Maintain detailed records of all preventive maintenance activities for warranty protection, insurance claims, and regulatory compliance. Many building systems require documented maintenance to maintain warranties, and insurance companies increasingly require proof of preventive maintenance for claim coverage.

Create standardized documentation procedures that capture essential information including dates, conditions found, work performed, and recommendations for future action. This documentation supports budgeting decisions and provides valuable history when systems eventually require replacement.

Measuring Program Effectiveness

Track key performance indicators that demonstrate preventive maintenance program value. Metrics might include reduced emergency repair costs, extended equipment life, improved energy efficiency, and decreased resident complaints about building systems.

Compare maintenance costs and system performance before and after implementing preventive programs. Most communities see 20-40% reduction in total maintenance costs within 2-3 years of implementing comprehensive preventive maintenance programs, along with improved system reliability and resident satisfaction.

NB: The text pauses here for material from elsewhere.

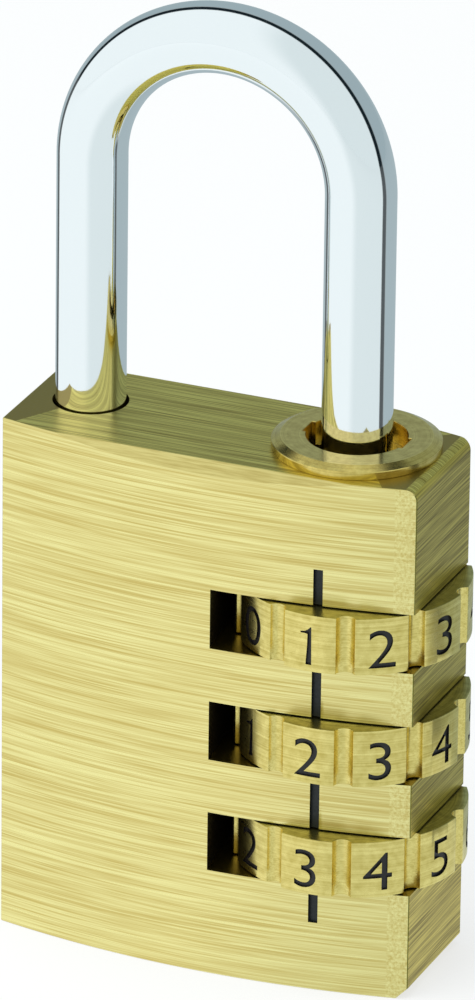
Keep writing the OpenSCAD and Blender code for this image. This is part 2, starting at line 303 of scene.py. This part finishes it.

Long-term Asset Protection

Preventive maintenance programs protect property values by ensuring building systems remain functional and efficient throughout their expected lifespans. Well-maintained properties command higher resale values and rental rates while avoiding the negative reputation that comes with frequent system failures and emergency repairs.

Consider preventive maintenance as insurance for your community’s physical assets. Just as you wouldn’t operate without property insurance, operating without systematic preventive maintenance exposes your community to unnecessary financial risks and operational disruptions.

The most successful communities view preventive maintenance as fundamental to their operational philosophy, not an optional expense to cut during tight budget years. This investment in systematic care protects both immediate operational stability and long-term property values while demonstrating professional management standards that residents and prospective buyers recognize and value.